The fact is that, “on the basis of sex” (the words of Title IX, around which the case revolves), there is no plausible, material basis for describing as “female” any individuals who have wholly and unambiguously male bodies, from their chromosomes to their reproductive organs. Arguments premised on “gender identity” are altogether different: They are metaphysical, not material. In “gender identity” theory, instead of a person being a body (as with the argument of biological sex) a person’s true self is located in a body, the nature of which they are free to declare. Because subscribers to “gender identity” theory believe that language is reality, describing a person (however accurately) as belonging to the sex opposite to the sex with which they identify is, they claim, a literal threat to the individual’s existence. But taken apart, this prohibition on “misgendering” (a word coined only in the last decade) is merely a new form of blasphemy. What it really comes down to is I find that offensive! Well, so what? As I’ve written before, for the British news site UnHerd:

[Imagine] if an atheist wanted to have a debate with a Christian about the existence of God. But that, as a condition of the debate, the Christian demanded that the atheist not blaspheme, as well as refer to him throughout as a “child of God”. Further, imagine if those facilitating the debate expected the atheist to acquiesce to this demand or else be considered malicious or ignorant. This is precisely what is happening with the transgender debate every time a non-believer feels obligated to use words such as “transgender”, “gender identity”, or pronouns that do not match the sex of his or her opponent.

In a free society, I suspect that our response to the believer in the above scenario would be to give him short shrift. But in a theocracy, the believer’s word is final. Perniciously, in the guise of “courtesy,” this thinking in relation to gender identity has become the prevailing wisdom.

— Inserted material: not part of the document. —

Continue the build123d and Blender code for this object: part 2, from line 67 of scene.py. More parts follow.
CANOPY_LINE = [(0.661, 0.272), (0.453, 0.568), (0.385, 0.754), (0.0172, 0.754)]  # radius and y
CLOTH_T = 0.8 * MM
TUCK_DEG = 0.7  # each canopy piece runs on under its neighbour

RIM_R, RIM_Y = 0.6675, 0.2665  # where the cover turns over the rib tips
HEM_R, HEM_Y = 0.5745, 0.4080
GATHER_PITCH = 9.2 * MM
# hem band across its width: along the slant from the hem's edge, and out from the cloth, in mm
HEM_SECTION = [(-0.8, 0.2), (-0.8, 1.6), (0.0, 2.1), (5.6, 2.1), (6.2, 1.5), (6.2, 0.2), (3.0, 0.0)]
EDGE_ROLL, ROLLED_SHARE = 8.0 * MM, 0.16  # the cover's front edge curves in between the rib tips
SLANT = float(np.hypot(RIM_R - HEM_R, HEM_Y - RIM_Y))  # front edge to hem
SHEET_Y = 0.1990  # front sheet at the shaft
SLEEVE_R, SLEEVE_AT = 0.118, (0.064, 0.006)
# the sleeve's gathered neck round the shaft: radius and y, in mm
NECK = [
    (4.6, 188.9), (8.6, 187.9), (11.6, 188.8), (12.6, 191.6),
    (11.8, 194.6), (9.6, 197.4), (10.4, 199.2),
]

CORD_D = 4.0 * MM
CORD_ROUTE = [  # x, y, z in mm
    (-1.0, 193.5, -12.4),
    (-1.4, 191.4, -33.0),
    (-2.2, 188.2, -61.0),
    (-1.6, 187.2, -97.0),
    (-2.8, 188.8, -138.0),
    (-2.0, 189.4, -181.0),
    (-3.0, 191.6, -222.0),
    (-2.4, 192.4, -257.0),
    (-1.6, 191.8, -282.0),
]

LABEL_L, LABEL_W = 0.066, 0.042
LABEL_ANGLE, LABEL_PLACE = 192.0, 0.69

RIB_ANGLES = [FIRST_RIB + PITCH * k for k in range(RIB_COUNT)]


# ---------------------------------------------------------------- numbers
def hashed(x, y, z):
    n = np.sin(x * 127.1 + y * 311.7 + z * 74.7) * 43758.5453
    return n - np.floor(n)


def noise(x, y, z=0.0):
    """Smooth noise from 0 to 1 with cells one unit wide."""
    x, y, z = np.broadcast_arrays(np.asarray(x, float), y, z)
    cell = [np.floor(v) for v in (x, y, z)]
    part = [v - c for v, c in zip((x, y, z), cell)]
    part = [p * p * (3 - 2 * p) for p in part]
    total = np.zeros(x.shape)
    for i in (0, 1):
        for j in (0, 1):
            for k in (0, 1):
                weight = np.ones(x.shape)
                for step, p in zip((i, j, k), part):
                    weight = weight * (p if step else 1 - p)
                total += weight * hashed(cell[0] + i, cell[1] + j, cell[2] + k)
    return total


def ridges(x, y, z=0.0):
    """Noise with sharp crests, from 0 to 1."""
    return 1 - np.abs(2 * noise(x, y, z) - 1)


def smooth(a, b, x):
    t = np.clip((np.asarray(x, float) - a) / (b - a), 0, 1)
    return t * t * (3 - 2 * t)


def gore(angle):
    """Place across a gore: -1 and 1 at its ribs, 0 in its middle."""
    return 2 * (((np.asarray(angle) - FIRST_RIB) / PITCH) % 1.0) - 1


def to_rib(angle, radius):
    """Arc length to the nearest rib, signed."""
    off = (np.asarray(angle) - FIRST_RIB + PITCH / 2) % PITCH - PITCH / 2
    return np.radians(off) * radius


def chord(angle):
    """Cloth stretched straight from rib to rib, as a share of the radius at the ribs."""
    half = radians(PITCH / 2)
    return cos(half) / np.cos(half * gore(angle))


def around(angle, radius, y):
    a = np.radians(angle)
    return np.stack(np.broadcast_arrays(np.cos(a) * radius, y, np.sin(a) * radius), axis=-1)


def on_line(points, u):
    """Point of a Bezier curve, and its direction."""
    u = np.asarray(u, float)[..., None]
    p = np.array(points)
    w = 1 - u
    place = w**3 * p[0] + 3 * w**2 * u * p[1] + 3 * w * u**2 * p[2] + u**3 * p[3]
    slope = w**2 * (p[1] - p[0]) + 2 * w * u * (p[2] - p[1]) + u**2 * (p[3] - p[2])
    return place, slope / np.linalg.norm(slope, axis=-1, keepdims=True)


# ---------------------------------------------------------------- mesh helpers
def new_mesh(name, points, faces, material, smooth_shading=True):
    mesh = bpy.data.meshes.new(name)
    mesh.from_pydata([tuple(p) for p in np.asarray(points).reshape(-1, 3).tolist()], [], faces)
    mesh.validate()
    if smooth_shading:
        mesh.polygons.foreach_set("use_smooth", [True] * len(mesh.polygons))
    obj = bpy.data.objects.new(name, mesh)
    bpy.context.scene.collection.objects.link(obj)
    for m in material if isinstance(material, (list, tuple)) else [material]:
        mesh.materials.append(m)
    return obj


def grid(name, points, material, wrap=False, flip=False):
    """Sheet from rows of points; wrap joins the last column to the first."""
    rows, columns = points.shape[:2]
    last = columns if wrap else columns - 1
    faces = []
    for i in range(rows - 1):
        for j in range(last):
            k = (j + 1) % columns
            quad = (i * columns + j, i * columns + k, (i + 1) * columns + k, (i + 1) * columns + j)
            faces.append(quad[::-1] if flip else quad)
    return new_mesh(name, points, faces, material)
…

Even New York Magazine’s Andrew Sullivan, who has written cogently and convincingly on this subject in the past, tweeted in support of Chatigny:

I’m with the judge. Calling trans females “male” is pointlessly offensive. “Trans female” is more accurate. Why does the opposition have to be so callous and hurtful? Their case remains solid without any hurtful slurs. https://twitter.com/nro/status/1259801362629525509

Far from “calling” them names (the correct adjective is “describing”), and far from being a “slur” (the correct noun is “fact”), the term “males” in reference to the individuals in question is both legally precise and scientifically accurate. As for being “callous” and “hurtful,” the only people suggesting that it’s an insult to be male are gender activists themselves.

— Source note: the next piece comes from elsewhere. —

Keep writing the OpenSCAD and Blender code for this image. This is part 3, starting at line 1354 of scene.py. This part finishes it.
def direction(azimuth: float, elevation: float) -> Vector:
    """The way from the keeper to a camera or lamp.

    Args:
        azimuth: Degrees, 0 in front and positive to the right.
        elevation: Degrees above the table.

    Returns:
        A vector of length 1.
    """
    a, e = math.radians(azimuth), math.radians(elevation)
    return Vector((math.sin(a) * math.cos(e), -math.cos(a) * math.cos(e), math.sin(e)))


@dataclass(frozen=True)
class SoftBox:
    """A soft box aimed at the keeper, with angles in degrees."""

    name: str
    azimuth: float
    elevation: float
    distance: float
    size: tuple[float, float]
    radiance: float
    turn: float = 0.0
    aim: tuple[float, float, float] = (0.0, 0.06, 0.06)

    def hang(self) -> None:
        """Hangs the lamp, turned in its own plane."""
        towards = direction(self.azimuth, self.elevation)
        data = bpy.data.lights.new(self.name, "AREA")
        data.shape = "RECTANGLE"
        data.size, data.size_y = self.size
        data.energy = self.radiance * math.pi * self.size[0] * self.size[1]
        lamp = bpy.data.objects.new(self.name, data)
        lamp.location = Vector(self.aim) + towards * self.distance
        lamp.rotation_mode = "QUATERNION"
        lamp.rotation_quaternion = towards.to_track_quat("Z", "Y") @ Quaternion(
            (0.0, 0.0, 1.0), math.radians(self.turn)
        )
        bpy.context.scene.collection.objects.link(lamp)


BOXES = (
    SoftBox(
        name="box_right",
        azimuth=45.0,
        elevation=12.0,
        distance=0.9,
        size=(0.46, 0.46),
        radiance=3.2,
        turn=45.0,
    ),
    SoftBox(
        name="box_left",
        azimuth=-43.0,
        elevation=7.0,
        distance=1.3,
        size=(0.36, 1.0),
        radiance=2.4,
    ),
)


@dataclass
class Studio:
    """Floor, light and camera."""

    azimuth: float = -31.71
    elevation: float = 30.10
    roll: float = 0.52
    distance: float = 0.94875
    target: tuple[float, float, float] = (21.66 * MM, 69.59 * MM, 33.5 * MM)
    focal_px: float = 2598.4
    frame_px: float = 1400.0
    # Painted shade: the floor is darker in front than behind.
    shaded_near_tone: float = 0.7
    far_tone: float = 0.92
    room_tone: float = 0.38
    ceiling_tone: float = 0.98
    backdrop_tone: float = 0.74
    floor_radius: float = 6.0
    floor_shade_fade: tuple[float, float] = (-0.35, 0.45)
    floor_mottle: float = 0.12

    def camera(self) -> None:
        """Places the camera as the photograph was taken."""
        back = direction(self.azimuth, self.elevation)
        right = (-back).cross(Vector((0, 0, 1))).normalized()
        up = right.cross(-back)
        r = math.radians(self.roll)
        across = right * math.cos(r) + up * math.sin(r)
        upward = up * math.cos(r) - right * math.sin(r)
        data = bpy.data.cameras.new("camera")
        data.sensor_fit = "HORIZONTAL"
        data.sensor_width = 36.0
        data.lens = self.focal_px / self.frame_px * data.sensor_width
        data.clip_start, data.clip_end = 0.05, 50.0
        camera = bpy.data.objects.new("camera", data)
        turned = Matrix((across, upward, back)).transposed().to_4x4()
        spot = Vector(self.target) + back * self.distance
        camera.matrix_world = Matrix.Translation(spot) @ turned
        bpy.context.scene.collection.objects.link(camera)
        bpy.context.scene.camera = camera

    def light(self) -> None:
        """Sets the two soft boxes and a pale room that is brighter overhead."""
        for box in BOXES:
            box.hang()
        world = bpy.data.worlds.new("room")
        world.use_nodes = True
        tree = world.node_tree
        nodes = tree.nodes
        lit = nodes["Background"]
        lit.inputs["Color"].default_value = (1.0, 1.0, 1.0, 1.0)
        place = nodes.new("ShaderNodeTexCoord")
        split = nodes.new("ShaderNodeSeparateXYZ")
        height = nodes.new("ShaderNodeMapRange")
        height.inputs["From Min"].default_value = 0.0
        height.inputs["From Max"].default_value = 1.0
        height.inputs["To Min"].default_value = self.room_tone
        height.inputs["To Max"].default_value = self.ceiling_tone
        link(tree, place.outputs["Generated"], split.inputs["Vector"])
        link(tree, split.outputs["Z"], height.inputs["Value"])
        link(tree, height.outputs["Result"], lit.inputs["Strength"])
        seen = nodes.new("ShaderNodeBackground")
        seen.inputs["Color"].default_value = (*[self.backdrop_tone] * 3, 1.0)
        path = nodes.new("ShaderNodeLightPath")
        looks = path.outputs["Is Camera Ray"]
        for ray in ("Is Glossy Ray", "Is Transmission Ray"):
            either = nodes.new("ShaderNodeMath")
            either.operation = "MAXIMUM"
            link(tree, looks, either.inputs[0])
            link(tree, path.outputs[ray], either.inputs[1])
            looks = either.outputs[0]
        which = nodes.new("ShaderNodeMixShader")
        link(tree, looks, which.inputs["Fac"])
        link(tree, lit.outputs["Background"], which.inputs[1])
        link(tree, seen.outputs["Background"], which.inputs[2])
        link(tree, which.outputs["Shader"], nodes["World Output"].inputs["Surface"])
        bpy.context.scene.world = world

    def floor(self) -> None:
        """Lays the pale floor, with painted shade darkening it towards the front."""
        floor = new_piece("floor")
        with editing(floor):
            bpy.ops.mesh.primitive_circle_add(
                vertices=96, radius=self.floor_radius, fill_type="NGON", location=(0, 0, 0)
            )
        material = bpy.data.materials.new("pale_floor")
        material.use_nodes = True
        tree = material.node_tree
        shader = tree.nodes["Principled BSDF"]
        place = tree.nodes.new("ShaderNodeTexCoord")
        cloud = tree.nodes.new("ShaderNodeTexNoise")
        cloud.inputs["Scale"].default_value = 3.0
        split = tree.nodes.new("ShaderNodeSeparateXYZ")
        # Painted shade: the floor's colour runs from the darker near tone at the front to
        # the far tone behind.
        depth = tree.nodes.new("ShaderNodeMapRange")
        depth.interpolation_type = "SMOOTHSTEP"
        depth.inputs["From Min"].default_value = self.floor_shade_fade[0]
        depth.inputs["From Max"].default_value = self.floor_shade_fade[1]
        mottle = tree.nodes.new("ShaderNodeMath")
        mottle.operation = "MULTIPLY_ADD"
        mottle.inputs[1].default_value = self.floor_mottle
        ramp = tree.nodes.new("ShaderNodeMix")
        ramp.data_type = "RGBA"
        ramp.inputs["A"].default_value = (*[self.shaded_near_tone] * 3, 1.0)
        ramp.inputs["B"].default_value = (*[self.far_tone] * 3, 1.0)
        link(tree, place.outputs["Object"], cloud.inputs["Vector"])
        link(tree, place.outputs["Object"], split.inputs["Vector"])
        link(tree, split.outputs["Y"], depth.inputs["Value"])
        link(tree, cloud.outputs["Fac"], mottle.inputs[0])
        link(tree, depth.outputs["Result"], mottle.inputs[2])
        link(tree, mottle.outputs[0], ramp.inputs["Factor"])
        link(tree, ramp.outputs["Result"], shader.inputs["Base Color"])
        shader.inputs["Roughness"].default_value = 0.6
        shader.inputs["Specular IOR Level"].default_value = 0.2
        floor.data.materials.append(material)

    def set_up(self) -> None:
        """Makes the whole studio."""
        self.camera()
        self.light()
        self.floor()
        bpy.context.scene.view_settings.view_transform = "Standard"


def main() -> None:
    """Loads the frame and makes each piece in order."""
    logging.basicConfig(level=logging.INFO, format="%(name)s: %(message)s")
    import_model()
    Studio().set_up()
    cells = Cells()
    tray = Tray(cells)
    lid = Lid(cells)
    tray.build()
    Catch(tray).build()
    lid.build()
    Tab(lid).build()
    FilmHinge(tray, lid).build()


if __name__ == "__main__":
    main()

The Department of Justice put it well last month when it issued its statement on the Connecticut case. “In our pluralistic society we generally try to accommodate how individuals desire to live their lives up to the point where those desires impinge on the other people’s rights,” said Attorney General William Barr  “Allowing biological males to compete in all-female sports deprives women of the opportunity to participate fully and fairly in sports and is fundamentally unfair to female athletes.” Yes, of course, there are all sorts of social situations in which we avoid the plain truth to protect other peoples’ feelings (“No, I can’t tell that you’ve put on weight,” “This fruitcake is delicious”). And in interpersonal and social contexts many people, myself included, don’t mind calling people of good faith what they wish to be called. But in a court of law — as in a public debate — forbidding precise terminology is a tragically naïve concession to make. In making it, one sacrifices arguments as well as principles.

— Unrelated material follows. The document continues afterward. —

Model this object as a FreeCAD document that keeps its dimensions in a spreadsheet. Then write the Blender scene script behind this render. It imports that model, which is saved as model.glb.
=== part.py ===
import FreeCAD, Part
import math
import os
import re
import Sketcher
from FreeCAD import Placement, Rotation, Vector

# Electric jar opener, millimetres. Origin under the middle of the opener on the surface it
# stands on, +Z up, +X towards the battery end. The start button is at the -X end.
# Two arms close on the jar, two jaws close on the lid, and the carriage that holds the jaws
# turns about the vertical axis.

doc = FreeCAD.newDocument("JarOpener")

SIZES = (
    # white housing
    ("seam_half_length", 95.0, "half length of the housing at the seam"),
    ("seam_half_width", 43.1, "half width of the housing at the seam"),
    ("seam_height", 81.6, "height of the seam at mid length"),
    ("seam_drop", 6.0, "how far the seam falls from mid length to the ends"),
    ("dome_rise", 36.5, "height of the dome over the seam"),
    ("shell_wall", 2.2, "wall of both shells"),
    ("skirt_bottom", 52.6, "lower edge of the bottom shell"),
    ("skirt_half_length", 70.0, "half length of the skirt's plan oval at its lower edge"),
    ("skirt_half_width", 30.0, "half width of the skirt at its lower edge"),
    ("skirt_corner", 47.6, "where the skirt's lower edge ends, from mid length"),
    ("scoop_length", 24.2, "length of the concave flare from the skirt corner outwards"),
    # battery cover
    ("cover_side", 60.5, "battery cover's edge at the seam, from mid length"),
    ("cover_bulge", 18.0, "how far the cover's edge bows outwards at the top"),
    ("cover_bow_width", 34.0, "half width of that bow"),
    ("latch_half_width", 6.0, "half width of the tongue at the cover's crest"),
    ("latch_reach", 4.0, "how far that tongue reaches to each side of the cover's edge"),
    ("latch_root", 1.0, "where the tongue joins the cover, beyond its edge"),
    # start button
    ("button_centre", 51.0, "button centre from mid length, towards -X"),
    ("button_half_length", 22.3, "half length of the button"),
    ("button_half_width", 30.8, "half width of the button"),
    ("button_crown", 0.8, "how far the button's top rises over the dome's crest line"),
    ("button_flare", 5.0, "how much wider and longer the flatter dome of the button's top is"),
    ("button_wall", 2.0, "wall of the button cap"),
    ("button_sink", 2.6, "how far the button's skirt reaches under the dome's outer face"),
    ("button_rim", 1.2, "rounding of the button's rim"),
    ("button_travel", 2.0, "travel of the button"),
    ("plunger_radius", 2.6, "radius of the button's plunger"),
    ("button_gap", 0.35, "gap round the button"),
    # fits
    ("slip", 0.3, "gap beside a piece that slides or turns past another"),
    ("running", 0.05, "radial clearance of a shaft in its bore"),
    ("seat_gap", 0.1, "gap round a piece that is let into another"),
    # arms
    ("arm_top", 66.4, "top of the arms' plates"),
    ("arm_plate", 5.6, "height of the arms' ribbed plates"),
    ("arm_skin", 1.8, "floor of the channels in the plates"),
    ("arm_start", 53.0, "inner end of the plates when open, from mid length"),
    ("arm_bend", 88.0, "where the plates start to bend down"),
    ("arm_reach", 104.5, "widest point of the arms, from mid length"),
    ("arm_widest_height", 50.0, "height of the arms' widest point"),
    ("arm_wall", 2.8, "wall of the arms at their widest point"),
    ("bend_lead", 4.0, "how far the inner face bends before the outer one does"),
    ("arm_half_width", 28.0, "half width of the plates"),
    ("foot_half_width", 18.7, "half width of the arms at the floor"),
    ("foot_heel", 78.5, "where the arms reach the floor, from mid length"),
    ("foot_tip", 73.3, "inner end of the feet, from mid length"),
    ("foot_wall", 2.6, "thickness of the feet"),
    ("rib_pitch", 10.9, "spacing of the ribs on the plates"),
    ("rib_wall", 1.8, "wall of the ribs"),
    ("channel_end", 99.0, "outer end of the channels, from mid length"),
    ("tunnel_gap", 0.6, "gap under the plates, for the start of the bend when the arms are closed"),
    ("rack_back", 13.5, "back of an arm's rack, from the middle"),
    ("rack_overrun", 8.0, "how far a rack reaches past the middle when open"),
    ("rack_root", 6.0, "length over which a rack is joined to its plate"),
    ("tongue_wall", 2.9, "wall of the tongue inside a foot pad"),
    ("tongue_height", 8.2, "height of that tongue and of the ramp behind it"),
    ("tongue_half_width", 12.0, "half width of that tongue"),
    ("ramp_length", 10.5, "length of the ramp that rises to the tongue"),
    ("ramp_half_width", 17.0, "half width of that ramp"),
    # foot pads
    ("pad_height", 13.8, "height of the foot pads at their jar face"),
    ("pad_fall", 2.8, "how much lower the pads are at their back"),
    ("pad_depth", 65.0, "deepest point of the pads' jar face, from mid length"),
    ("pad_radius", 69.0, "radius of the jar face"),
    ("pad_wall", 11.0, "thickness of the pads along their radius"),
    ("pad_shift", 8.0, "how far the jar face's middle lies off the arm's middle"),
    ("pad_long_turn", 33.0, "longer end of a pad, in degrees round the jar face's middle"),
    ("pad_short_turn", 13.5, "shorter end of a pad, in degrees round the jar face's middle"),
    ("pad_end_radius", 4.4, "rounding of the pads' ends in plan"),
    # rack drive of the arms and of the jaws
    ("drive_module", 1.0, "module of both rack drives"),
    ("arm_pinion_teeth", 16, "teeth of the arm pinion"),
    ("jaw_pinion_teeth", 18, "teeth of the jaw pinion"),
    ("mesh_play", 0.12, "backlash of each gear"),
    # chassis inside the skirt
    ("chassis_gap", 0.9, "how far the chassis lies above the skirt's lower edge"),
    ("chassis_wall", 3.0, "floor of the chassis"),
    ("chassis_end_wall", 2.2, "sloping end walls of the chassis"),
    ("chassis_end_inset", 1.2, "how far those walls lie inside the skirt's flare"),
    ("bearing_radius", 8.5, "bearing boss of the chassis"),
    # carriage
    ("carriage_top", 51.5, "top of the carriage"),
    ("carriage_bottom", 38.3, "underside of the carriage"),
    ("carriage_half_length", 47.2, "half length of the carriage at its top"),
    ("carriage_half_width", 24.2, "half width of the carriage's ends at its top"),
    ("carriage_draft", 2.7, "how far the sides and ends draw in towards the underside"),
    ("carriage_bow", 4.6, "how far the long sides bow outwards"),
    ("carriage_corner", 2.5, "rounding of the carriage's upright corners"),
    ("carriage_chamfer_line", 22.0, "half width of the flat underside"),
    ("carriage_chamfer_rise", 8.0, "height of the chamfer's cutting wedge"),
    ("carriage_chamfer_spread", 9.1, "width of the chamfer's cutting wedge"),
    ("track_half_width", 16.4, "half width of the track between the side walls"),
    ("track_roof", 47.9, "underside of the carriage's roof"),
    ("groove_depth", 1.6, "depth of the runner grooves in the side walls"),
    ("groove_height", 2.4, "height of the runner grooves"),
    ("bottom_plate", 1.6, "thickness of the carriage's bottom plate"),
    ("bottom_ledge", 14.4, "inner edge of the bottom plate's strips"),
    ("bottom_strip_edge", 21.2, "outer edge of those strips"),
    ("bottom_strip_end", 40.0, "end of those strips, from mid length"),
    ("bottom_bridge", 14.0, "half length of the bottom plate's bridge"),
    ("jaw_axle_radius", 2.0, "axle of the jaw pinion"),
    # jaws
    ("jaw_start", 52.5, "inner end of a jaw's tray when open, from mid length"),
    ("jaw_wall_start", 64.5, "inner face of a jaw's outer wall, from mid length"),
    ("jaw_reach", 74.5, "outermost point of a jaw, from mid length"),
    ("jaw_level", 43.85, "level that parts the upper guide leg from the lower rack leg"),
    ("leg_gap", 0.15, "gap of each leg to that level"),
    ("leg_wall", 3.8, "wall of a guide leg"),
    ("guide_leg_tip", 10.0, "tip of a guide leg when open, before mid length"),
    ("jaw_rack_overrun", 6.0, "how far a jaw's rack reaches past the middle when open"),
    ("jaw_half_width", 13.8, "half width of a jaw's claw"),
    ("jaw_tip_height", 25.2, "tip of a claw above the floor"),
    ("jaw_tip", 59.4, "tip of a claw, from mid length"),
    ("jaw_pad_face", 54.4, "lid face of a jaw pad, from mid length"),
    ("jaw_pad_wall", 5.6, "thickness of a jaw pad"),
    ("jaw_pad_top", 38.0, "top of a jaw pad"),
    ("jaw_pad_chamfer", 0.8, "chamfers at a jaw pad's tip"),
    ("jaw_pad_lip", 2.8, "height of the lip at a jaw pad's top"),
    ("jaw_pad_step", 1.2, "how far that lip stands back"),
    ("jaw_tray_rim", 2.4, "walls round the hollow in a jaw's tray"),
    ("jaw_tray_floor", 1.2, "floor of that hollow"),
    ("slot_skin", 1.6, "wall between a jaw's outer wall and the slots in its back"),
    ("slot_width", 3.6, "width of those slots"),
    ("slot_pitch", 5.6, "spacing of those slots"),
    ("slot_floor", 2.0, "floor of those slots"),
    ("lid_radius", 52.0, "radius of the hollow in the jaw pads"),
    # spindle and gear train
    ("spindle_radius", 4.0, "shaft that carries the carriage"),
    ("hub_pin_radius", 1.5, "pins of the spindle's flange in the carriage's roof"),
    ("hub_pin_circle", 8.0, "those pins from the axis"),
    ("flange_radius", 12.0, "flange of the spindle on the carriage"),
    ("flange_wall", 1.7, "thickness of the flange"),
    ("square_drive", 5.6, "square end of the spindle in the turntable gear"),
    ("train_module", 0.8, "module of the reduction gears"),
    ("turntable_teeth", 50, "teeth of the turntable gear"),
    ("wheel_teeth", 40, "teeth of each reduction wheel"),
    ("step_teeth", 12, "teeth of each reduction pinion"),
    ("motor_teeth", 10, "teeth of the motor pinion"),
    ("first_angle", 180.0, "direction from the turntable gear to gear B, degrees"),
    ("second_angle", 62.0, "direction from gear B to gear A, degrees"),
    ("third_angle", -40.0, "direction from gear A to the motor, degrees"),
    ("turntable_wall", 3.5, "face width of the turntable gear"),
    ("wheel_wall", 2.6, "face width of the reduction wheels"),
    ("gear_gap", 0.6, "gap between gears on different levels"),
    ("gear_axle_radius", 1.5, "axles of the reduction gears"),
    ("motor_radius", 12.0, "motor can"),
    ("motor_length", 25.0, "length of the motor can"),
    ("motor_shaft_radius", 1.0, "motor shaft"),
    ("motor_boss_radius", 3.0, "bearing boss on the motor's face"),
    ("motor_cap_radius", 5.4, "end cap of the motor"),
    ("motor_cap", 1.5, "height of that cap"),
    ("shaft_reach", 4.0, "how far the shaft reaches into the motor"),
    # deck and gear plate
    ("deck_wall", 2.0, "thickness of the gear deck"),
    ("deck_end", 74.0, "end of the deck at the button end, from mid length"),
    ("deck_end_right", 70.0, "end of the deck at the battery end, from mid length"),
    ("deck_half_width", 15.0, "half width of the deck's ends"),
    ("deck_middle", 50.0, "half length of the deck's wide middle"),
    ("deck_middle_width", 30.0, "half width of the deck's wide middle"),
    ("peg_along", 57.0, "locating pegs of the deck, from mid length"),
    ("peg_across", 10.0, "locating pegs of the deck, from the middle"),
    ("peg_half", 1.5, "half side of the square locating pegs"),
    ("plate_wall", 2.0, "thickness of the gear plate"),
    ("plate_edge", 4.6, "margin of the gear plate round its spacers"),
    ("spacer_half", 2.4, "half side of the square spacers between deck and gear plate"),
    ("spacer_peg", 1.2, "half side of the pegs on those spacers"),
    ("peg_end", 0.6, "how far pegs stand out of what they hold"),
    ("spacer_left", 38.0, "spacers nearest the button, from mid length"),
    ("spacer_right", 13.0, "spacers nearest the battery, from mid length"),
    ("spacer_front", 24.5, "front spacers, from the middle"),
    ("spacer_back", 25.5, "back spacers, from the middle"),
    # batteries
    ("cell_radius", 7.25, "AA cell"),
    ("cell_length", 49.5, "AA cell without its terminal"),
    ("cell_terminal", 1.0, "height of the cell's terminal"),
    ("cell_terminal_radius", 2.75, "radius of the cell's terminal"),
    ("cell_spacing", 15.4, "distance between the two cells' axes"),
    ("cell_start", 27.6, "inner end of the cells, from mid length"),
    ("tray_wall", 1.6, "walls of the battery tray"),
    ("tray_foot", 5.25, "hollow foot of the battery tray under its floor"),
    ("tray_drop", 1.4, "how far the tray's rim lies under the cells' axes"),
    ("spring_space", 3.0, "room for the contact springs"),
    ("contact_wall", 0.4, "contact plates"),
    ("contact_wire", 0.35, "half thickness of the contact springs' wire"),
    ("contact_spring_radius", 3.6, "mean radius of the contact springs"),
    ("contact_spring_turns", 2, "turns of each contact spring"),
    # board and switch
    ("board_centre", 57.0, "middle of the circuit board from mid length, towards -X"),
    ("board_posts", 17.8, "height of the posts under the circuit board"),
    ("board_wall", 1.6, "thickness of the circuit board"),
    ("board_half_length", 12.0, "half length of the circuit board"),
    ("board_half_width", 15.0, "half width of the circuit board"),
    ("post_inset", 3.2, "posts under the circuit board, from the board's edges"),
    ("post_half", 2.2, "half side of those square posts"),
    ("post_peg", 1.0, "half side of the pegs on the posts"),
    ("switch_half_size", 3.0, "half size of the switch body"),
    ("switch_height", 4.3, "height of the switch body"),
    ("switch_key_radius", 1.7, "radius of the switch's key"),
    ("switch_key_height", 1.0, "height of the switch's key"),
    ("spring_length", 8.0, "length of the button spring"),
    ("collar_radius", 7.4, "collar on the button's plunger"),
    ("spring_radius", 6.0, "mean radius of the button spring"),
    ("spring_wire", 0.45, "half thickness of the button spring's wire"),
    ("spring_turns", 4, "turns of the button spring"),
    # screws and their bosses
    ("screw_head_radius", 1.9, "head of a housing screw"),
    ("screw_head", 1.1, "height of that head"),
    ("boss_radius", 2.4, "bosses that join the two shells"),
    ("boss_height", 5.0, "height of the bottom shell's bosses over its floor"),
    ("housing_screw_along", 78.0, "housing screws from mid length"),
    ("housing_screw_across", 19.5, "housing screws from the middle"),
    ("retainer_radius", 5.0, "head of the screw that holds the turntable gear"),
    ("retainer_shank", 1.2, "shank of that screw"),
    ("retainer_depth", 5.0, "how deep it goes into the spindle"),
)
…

Throughout this country, in the media and in government, the pusillanimity of those who accept the reality of biological sex has proven disastrous, facilitating a monstrous abuse of language, the establishment of an orthodoxy that very few people — observing the facts objectively — could agree with. Now there’s the threat that this dogma will also carry the force of law. There is something comically, albeit tragically, absurd in all this — that in the drama of Biological Sex v. Gender Identity, the restoration of sanity now depends, in part, on three straight-talking teen girls.